Oyunu bilinçli kullanmaktan aciz görülen halkın bir temsilcisi olarak görüldüğüm mekânda nihayet bir muhasebeye yanaşmaktan uzak duran “hayır” saflarının yeni toplumsal karşılıklarına dair endişelerimi dillendirmeden edemiyorum. İşte o zaman, zafer duygusunun da alıp başını gidecek bir sarhoşluğu olması ihtimali çıkarılıyor önüme. Ben ise bir hakikat üretmeye devam eden zaferin zirvelerde değil, “yolda” gerçekleştiğini düşünüyorum. Daima atılması gereken yeni/farklı adımlar bulunduğuna inanılıyorsa, gecede, soğukta, kalabalıkta veya yalnız yol alınırken, ötekilerin dünyasına açılan pencereleri görmeye devam edersiniz.

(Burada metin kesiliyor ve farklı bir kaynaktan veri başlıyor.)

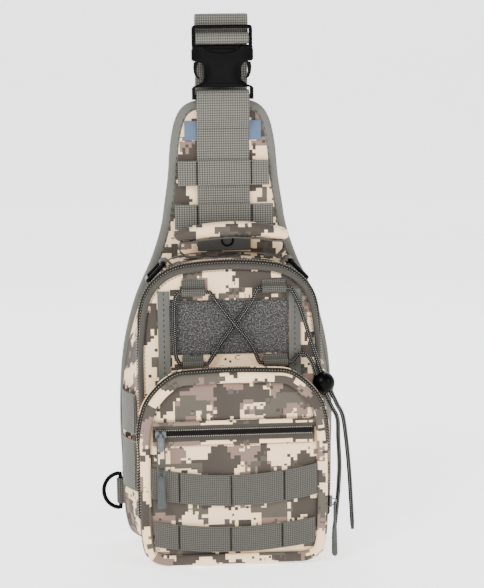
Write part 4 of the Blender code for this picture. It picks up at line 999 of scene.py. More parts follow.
def build_shoulder():
    flat_band("blue_strip", "shoulder_cross_strip", BLUE, "pack_body", "blue_grey_tape")
    for number in (1, 2):
        node = f"shoulder_row_{number}"
        low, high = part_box(node)
        flat_band(f"shoulder_molle_{number}", node, WEBBING, "pack_body", "grey_webbing", 0.0002, 3)
        spots = [(x, low.z + 0.0008, high.z - 0.0008) for x in (-0.0248, 0.0262)]
        tacks(f"shoulder_tacks_{number}", spots, "pack_body", low.y - 0.0004)
    low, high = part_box("cable_port_patch")

    def patch(u, v):
        x, z = low.x + (high.x - low.x) * u, low.z + (high.z - low.z) * v
        return (x, low.y + 0.0004 * (1 - math.sin(math.pi * u) ** 0.3), z)

    plate("port_patch", patch, 24, 8, (0, high.y - low.y - 0.0006, 0), PATCH, "pack_body", "dark_rubber",
          ("cable_port_patch",), bevel=0.0006)
    low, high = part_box("cable_port_ring")
    centre = (low + high) / 2
    radius = (high.x - low.x) / 2
    loops = []
    for i in range(32):
        turn = 2 * math.pi * i / 32
        ring = []
        for a, b in cushioned(0.0020, high.y - low.y, 3.0, 12):
            out = radius - 0.0010 + a
            ring.append(
                Vector((centre.x + out * math.cos(turn), centre.y + b, centre.z + out * math.sin(turn)))
            )
        loops.append(ring)
    loft("port_eyelet", loops, PLASTIC, "pack_body", "black_plastic", ("cable_port_ring",), closed=True)
    loops = []
    for y, share in (
        (centre.y, 0.86), (centre.y - 0.0006, 0.80), (centre.y - 0.0004, 0.50), (centre.y, 0.20),
    ):
        loops.append([Vector((centre.x + a, y, centre.z + b)) for a, b in disc(radius * share, 24)])
    loft("port_cover", loops, DARK_RUBBER, "pack_body", "dark_rubber")


def strap(name, path, body, nodes):
    """A flat strap with rounded selvedges along a path."""
    line = smooth_path(path, 0.003)
    loops = []
    for point, tangent in zip(line, tangents_of(line)):
        side = tangent.cross(Y)
        side = X if side.length < 0.2 else side.normalized()
        side = -side if side.x < 0 else side
        out = side.cross(tangent).normalized()
        loops.append([point + side * a + out * b for a, b in cushioned(WEB_WIDTH, WEB, 7.0, 32)])
    loft(name, loops, WEBBING, body, "grey_webbing", nodes, smooth=60)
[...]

Referandumla Türkiye’nin önü hiçbir zaman olmadığı kadar açıldı. İyiliğin, özgürlük ve adalet yanlılarının sesidir yükselen. Seçim sandıkları her zaman orada olmayacak mı... Yaylalara (veya Bin Yayla’da ağaçsal yapılara karşıt olarak “açık bir sistem, bir düşünce sistemi” olarak tanımlanan rizomlara) özgü parçalılık, katmanlık, arada var olan kaçış çizgileri, heterojenlik... AKP de nihayet halkın teveccühünü ve iradesini gereğince takdir edebildiği ölçüde, yayla ahalisini oy deposu, yaylaların bereketli arazilerini de sezonluk piknik alanı gibi algılamadığı sürece “yolda” olmanın avantajlarını koruyacak.